The Steeler linebacker, who often features his two boys on social media, posted his disapproval of Henry and James III receiving participation trophies. The Harrison sons will be returning the awards as stated in their dad's proclamation below.

jhharrison92 - I came home to find out that my boys received two trophies for nothing, participation trophies! While I am very proud of my boys for everything they do and will encourage them till the day I die, these trophies will be given back until they EARN a real trophy. I'm sorry I'm not sorry for believing that everything in life should be earned and I'm not about to raise two boys to be men by making them believe that they are entitled to something just because they tried their best...cause sometimes your best is not enough, and that should drive you to want to do better...not cry and whine until somebody gives you something to shut u up and keep you happy. #harrisonfamilyvalues

The story of James Harrison's journey to greatness is a true "rags to riches" tale.

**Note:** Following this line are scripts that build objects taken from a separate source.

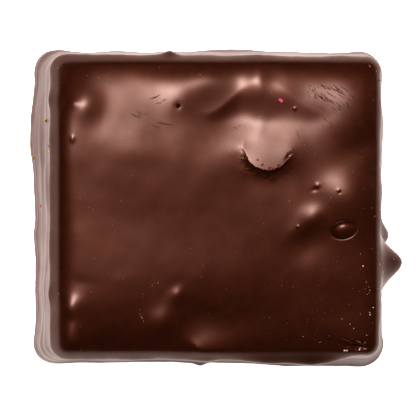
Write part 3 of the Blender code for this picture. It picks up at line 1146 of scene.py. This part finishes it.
@dataclass
class Dusting:
    """Every crumb and speck that lies on the coating, with a few pale dashes that are painted glints, as one
    piece for each kind.
    """

    seed: int = 7
    speck_count: int = 230
    speck_sizes: tuple[float, float] = (0.045, 0.105)
    gold_share: float = 0.35
    thinnest: float = 0.25  # the chance of a speck staying at the far left, where they lie thinnest
    front_pull: float = 0.4
    thickening: float = 24.0
    half_length: float = 18.3
    half_width: float = 16.8
    jag: float = 0.35
    sink: float = 0.25
    flatness: float = 0.8
    cluster_reach: float = 0.75
    coarse_size: float = 0.15  # a larger crumb takes a finer mesh
    arc_specks: int = 22
    arc_sizes: tuple[float, float] = (0.07, 0.14)
    arc_middle: tuple[float, float] = (-6.4, -11.6)
    arc_radii: tuple[float, float] = (2.5, 2.9)
    arc_span: tuple[float, float] = (95.0, 215.0)
    arc_stray: float = 0.08
    finishes: Sequence[GrainFinish] = (
        # The pale grain is sugar on the specks, and a painted glint on the pale dashes listed last.
        GrainFinish("pale_sugar", (0.72, 0.65, 0.60), (0.52, 0.44, 0.40)),
        GrainFinish("pink_sugar", (0.80, 0.24, 0.48), (0.62, 0.13, 0.33)),
        GrainFinish("gold_crumb", (0.60, 0.38, 0.13), (0.44, 0.24, 0.07)),
    )
    crumbs: Sequence[Crumb] = (
        Crumb(CrumbKind.PINK, 7.30, 12.25, 0.27, parts=8),
        Crumb(CrumbKind.PINK, 19.20, -6.50, 0.20),
        Crumb(CrumbKind.PINK, -10.64, 8.17, 0.16),
        Crumb(CrumbKind.PINK, -15.80, 1.04, 0.13),
        Crumb(CrumbKind.PINK, 18.60, -1.40, 0.15),
        Crumb(CrumbKind.PINK, -20.00, 0.10, 0.30, 4.0),
        Crumb(CrumbKind.GOLD, -20.00, 10.10, 0.30, 9.0, 1.6),
        Crumb(CrumbKind.GOLD, -18.95, 7.00, 0.28, 19.0, 2.2),
        Crumb(CrumbKind.GOLD, -20.00, 5.80, 0.30, 2.0),
        Crumb(CrumbKind.GOLD, -20.00, 7.20, 0.20, 1.6),
        Crumb(CrumbKind.GOLD, 8.30, 0.70, 0.20),
        Crumb(CrumbKind.GOLD, -15.00, 15.10, 0.15),
        Crumb(CrumbKind.GOLD, 18.10, -1.06, 0.17),
        Crumb(CrumbKind.GOLD, 17.50, -9.20, 0.16),
        Crumb(CrumbKind.GOLD, 17.50, -9.90, 0.16),
        Crumb(CrumbKind.GOLD, 17.80, -0.10, 0.13),
        Crumb(CrumbKind.GOLD, -4.30, 11.95, 0.11),
        Crumb(CrumbKind.GOLD, 2.10, -5.20, 0.12),
        Crumb(CrumbKind.PALE_AND_PAINTED_GLINT, -18.30, 16.00, 0.15),
        Crumb(CrumbKind.PALE_AND_PAINTED_GLINT, -11.10, 0.70, 0.10),
        Crumb(CrumbKind.PALE_AND_PAINTED_GLINT, 3.16, 10.00, 0.13),
        Crumb(CrumbKind.PALE_AND_PAINTED_GLINT, 13.05, 1.04, 0.13),
        Crumb(CrumbKind.PALE_AND_PAINTED_GLINT, 13.70, -1.84, 0.12),
        Crumb(CrumbKind.PALE_AND_PAINTED_GLINT, -14.50, -9.80, 0.12),
        Crumb(CrumbKind.PALE_AND_PAINTED_GLINT, -18.90, 6.40, 0.15, 19.4),
        Crumb(CrumbKind.PALE_AND_PAINTED_GLINT, 18.75, -0.30, 0.20),
        Crumb(CrumbKind.PALE_AND_PAINTED_GLINT, 18.50, -5.30, 0.13),
        Crumb(CrumbKind.PALE_AND_PAINTED_GLINT, 16.50, -5.40, 0.12),
        Crumb(CrumbKind.PALE_AND_PAINTED_GLINT, 16.80, -6.80, 0.24),
        Crumb(CrumbKind.PALE_AND_PAINTED_GLINT, 18.80, -6.60, 0.16),
        Crumb(CrumbKind.PALE_AND_PAINTED_GLINT, 19.20, -7.55, 0.20),
        Crumb(CrumbKind.PALE_AND_PAINTED_GLINT, 20.60, -6.06, 0.16),
        Crumb(CrumbKind.PALE_AND_PAINTED_GLINT, 17.20, -8.65, 0.14),
        Crumb(CrumbKind.PALE_AND_PAINTED_GLINT, 17.60, -9.60, 0.15),
        Crumb(CrumbKind.PALE_AND_PAINTED_GLINT, 17.30, -10.06, 0.14),
        Crumb(CrumbKind.PALE_AND_PAINTED_GLINT, 18.50, -9.40, 0.12),
        Crumb(CrumbKind.PALE_AND_PAINTED_GLINT, 14.90, -16.40, 0.30, parts=3),
        Crumb(CrumbKind.PALE_AND_PAINTED_GLINT, 16.60, -16.60, 0.26, parts=2),
        Crumb(CrumbKind.PALE_AND_PAINTED_GLINT, 18.00, -11.60, 0.20),
        Crumb(CrumbKind.PALE_AND_PAINTED_GLINT, 17.65, -12.40, 0.22),
        Crumb(CrumbKind.PALE_AND_PAINTED_GLINT, 17.60, -12.15, 0.14, stretch=2.0),
        # The seven pale dashes from here on are painted glints: bright grains that stand in for highlights
        # on the coating.
        Crumb(CrumbKind.PALE_AND_PAINTED_GLINT, 14.40, -12.90, 0.10, stretch=2.8),
        Crumb(CrumbKind.PALE_AND_PAINTED_GLINT, 15.35, -13.50, 0.17),
        Crumb(CrumbKind.PALE_AND_PAINTED_GLINT, 15.80, -14.00, 0.12, stretch=2.2),
        Crumb(CrumbKind.PALE_AND_PAINTED_GLINT, 17.30, -14.80, 0.16),
        Crumb(CrumbKind.PALE_AND_PAINTED_GLINT, 15.60, -15.20, 0.12),
        Crumb(CrumbKind.PALE_AND_PAINTED_GLINT, 9.95, -14.95, 0.09, stretch=2.5),
        Crumb(CrumbKind.PALE_AND_PAINTED_GLINT, 11.90, -15.60, 0.09, stretch=2.5),
    )

    def specks(self, chance: random.Random) -> list[Crumb]:
        """Scatters fine specks, the most of them near the right and the front, and along one dotted arc.

        Args:
            chance: The source of chance.

        Returns:
            The specks.
        """
        found = []
        while len(found) < self.speck_count:
            x = chance.uniform(-self.half_length, self.half_length)
            y = chance.uniform(-self.half_width, self.half_width)
            thicker = smooth_share(x - self.front_pull * y, 0.0, self.thickening)
            share = self.thinnest + (1 - self.thinnest) * thicker
            size = chance.uniform(*self.speck_sizes)
            kind = CrumbKind.GOLD if chance.random() < self.gold_share else CrumbKind.PALE_AND_PAINTED_GLINT
            if chance.random() < share:
                found.append(Crumb(kind, x, y, size))
        for step in range(self.arc_specks):
            turn = math.radians(self.arc_span[0] + chance.uniform(0, self.arc_span[1] - self.arc_span[0]))
            x = self.arc_middle[0] + self.arc_radii[0] * math.cos(turn)
            x += chance.uniform(-self.arc_stray, self.arc_stray)
            y = self.arc_middle[1] + self.arc_radii[1] * math.sin(turn)
            y += chance.uniform(-self.arc_stray, self.arc_stray)
            kind = CrumbKind.GOLD if step % 2 else CrumbKind.PALE_AND_PAINTED_GLINT
            found.append(Crumb(kind, x, y, chance.uniform(*self.arc_sizes)))
        return found

    def add_grain(self, mesh: bmesh.types.BMesh, crumb: Crumb, ground: Ground,
                  chance: random.Random) -> None:
        """Adds one crumb, as one or more jagged grains bedded in the coating.

        Args:
            mesh: The piece's shape so far.
            crumb: The crumb to add.
            ground: The surface that it lies on.
            chance: The source of chance.
        """
        for _ in range(crumb.parts):
            reach = self.cluster_reach * crumb.size if crumb.parts > 1 else 0.0
            x, y = crumb.x + chance.uniform(-reach, reach), crumb.y + chance.uniform(-reach, reach)
            spot, normal = ground.under(x, y) if crumb.z is None else ground.beside(y, crumb.z)
            turn = Quaternion(Vector((0, 0, 1)), chance.uniform(0, math.tau))
            lay = normal.to_track_quat("Z", "Y") @ turn
            size = Vector((crumb.size * crumb.stretch, crumb.size, self.flatness * crumb.size)) * MM / 2
            level = spot + normal * size.z * (1 - self.sink)
            bed = Matrix.LocRotScale(level, lay, size)
            fine = 2 if crumb.size > self.coarse_size else 1
            grain = bmesh.ops.create_icosphere(mesh, subdivisions=fine, radius=1.0)["verts"]
            for vert in grain:
                vert.co *= 1 - self.jag * chance.random()
            bmesh.ops.transform(mesh, matrix=bed, verts=grain)

    def build(self, ground: Ground) -> None:
        """Builds the three pieces.

        Args:
            ground: The surface that they lie on.
        """
        chance = random.Random(self.seed)
        crumbs = [*self.crumbs, *self.specks(chance)]
        for kind, finish in zip(CrumbKind, self.finishes):
            mesh = bmesh.new()
            for crumb in crumbs:
                if crumb.kind is kind:
                    self.add_grain(mesh, crumb, ground, chance)
            placed(mesh, f"{kind.name.lower()}_crumbs", finish.material())


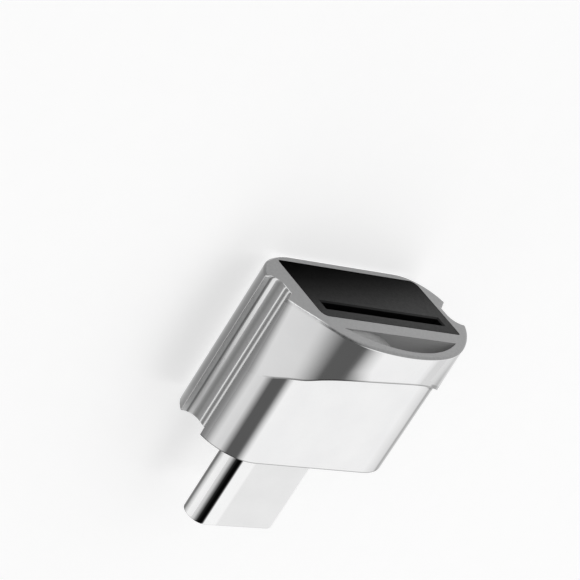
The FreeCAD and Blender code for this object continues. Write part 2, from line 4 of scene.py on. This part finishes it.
import bpy
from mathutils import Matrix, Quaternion, Vector


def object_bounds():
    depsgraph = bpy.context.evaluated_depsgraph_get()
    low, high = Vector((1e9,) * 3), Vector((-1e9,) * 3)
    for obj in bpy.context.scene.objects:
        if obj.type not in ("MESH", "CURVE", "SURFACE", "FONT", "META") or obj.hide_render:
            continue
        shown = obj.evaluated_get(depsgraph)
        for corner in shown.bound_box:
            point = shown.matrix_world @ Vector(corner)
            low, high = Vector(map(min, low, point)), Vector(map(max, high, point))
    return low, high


# Looks for the card reader. Every length is in metres, in the frame's own axes:
# +Y towards the plug, +Z up from the flat back that lies on the floor.

MM = 0.001

# Camera, fitted to the photograph
CAMERA_AZIMUTH = math.radians(61.364)
CAMERA_ELEVATION = math.radians(37.184)
CAMERA_ROLL = math.radians(140.719)
CAMERA_DISTANCE = 187.35 * MM
CAMERA_AIM = Vector((1.668, -6.597, -1.037)) * MM
CAMERA_LENS = 166.19
SENSOR_WIDTH = 36.0

# Floor and light
FLOOR_SIZE = 4.0
FLOOR_DROP = 0.01 * MM
FLOOR_COLOUR = 0.55
FLOOR_LIFT = 0.61
KEY_LAMP_POWER = 0.35
KEY_LAMP_SIZE = 0.3
KEY_LAMP_PLACE = Vector((-0.25, 0.15, 0.55))

# The studio as the polished metal shows it: brightness by the angle round the
# plug's axis, in degrees from straight up towards +X. A black flag hangs overhead.
STUDIO = (
    (-180, 0.86),
    (-120, 0.80),
    (-90, 0.92),
    (-16, 0.93),
    (-8, 0.66),
    (4, 0.13),
    (8, 0.10),
    (31, 0.10),
    (40, 0.38),
    (49, 0.69),
    (68, 0.74),
    (90, 0.8),
    (180, 0.86),
)

# Sizes of the casting, in millimetres. A rise is counted from the plug's axis and a
# depth from the slot end.
AXIS_RISE = 4.05
GROOVE_START_X = 7.9
GROOVE_TOP = 1.35
GROOVE_FOOT = -1.215
COLLAR_LENGTH = 2.48
COLLAR_ARCH_RADIUS = 14.5
FACE_X = -0.49
RIM_ROUND = 0.18
RECESS_X = -0.375
RECESS_RADIUS = 9.66
RECESS_CENTRE_RISE = -4.0
RECESS_FOOT_RISE = 3.82
RECESS_DEPTH = 1.42
BODY_LENGTH = 11.8
PLUG_FLAT_HALF = 2.925
PLUG_INNER_REACH = 1.12

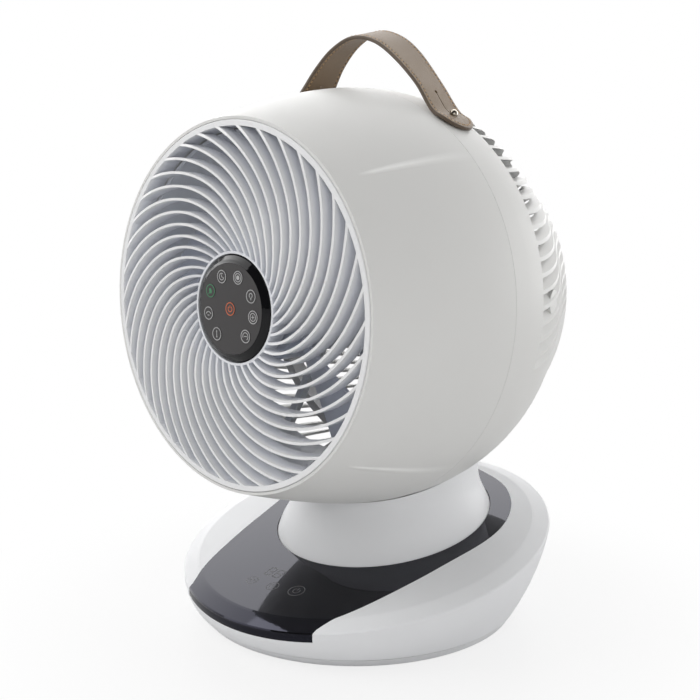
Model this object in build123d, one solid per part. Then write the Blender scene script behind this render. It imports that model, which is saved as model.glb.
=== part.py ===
from build123d import *
from math import atan2, cos, degrees, hypot, pi, radians, sin, sqrt
import os

# Desktop air circulator: barrel head with a spiral front grille and a magnetic remote in its hub,
# on a neck that pans on a sloping oval base. Millimetres, +Z up, front towards -Y.
# Origin: centre of the base's bottom circle, on the floor.

# ---- head: a body of revolution about a level line along Y ----
HEAD_Z = 236.6
PAN_Y = 40.0
FRONT_LIP_Y = -123.7
SEAM_Y = -15.7
SEAM_GAP = 0.3
HEAD_STATIONS = [(-123.7, 124.0), (-96.7, 133.0), (-66.7, 141.7), (-26.7, 150.1),
                 (13.3, 151.4), (53.3, 142.3), (83.3, 127.7)]
REAR_BALL_R = 135.0
REAR_FLAT_R = 45.0
FRONT_WALL = 2.0
REAR_WALL = 3.5
SEAM_TONGUE = 1.5
HOUSING_SCREW_R = 141.0
PILOT_R = 1.45
CLEARANCE_R = 1.6

# ---- front grille ----
GRILLE_INNER_R = 118.0
GRILLE_FACE_Y = -124.2
RIB_CROWN_Y = -125.9
RIB_DEPTH = 12.0
RIB_COUNT = 38
RIB_THICKNESS = 1.7
RIB_TURN = 0.874
RIB_START_ANGLE = -4.5
SPIGOT_R = 121.8
SPIGOT_LENGTH = 14.0
SPIGOT_SCREW_R = 119.9
SPIGOT_SCREW_COUNT = 4
DOCK_R = 37.7
DOCK_LIP = 1.8
DOCK_FACE_Y = -121.0
DOCK_FLOOR_Y = -110.8
DOCK_FLOOR = 2.6
MAGNET_R = 20.0
MAGNET_BORE_R = 10.0

# ---- rear intake slots ----
SLOT_PITCH = 4.12
SLOT_COUNT = 63
SLOT_FIRST_ANGLE = -12.5
SLOT_RIB = 1.8
SLOT_OUTER_R = 160.0
SLOT_YOKE_GAP = 0.8
SLOT_LEFT_Y = 17.6
SLOT_CORE_R = 52.0
SLOT_TURN = 0.45

# ---- tilt ----
TILT_UP = 55.0
YOKE_OUTER_R = 128.5
YOKE_INNER_R = 121.0
YOKE_WIDTH = 14.0
STEM_X = 26.0
STEM_Y = 18.0
STEM_FOOT_Z = 77.0
STEM_SCREW_X = 8.0
SLOT_SIDE_GAP = 1.5
SLOT_FRAME = 4.0
PIN_R = 4.0
RUN_GAP = 0.05
BOSS_R = 9.0
EAR_R = 15.0
TILT_MODULE = 1.25
TILT_GEAR_TEETH = 40
TILT_PINION_TEETH = 12
GEAR_WIDTH = 4.5
GEAR_SCREW_R = 9.8
TILT_GEAR_X = -117.0
TILT_MOTOR_R = 13.0
TILT_MOTOR_LENGTH = 17.0
TILT_MOTOR_SCREW_Z = 16.0
BRACKET_SCREW_X = 6.5
BRACKET_SCREW_Z = 13.0
BRACKET_HALF = 20.0
BRACKET_WALL = 1.6

# ---- fan ----
DUCT_INNER_R = 114.6
DUCT_WALL = 2.4
DUCT_FRONT_Y = -110.0
FLANGE_Y = -20.0
FLANGE_WALL = 2.5
MOUNT_WALL = 3.0
STRUT_COUNT = 6
STRUT_WIDTH = 6.0
STRUT_DEPTH = 6.0
MOTOR_R = 33.0
MOTOR_FRONT_Y = -48.0
MOTOR_REAR_Y = 6.0
MOTOR_SCREW_R = 21.0
SHAFT_R = 4.0
HUB_R = 38.0
HUB_FRONT_Y = -98.0
HUB_REAR_Y = -58.0
HUB_WALL = 2.6
BLADE_COUNT = 5
BLADE_PHASE = 52.0
BLADE_TIP_R = 111.5
BLADE_THICKNESS = 2.4
BLADE_ROOT_CHORD = 46.0
BLADE_TIP_CHORD = 84.0
BLADE_ROOT_PITCH = 42.0
BLADE_TIP_PITCH = 24.0

# ---- remote ----
REMOTE_R = DOCK_R - DOCK_LIP - 0.3
REMOTE_BACK_Y = DOCK_FLOOR_Y - 0.2
REMOTE_DEPTH = 12.7
REMOTE_RIM_DEPTH = 8.7
REMOTE_FACE_R = 30.2
REMOTE_WALL = 1.8
CELL_R = 10.0
DOOR_R = 12.0
PLATE_R = 22.0
KEY_R = 4.6
KEY_RING_R = 22.4
KEY_TRAVEL = 0.6
KEY_PROUD = 0.25
KEY_GAP = 0.15
KEY_ANGLES = {"key_timer": 110.0, "key_sleep": 68.0, "key_light": 24.0, "key_speed_up": -11.0,
              "key_speed_down": -50.0, "key_tilt_swing": -129.0, "key_pan_swing": -170.0,
              "key_eco": 150.0}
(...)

The undrafted defender from Kent State was cut four times by the Baltimore Ravens and the Pittsburgh Steelers from 2002 to 2004. The future NFL Defensive Player of the Year consider giving up and becoming a truck driver like his father, but his never-give-up attitude prevented him from doing so. After a stint in NFL Europe playing for the Rhein Fire, a weight-lifting injury to Clark Haggans in training camp gave the persevering James a roster spot in 2004. Finally in 2004, Harrison got a chance to start a November game against the Browns due to Joey Porter's pre-game punching-out of Cleveland's William Green. The current Steelers outside linebackers coach was ejected and James capitalized by having a solid outing and the rest of his story is etched into Steeler lore.

When you struggled to make it like Harrison had, you embrace and take pride earning what you get. It's refreshing to see Harrison taking a stand against the participation trophy and teaching his offspring the value of earning and appreciating what they achieve.

Henry and James III will be better for it. And if we as a society adopt this policy, our children may be better for it.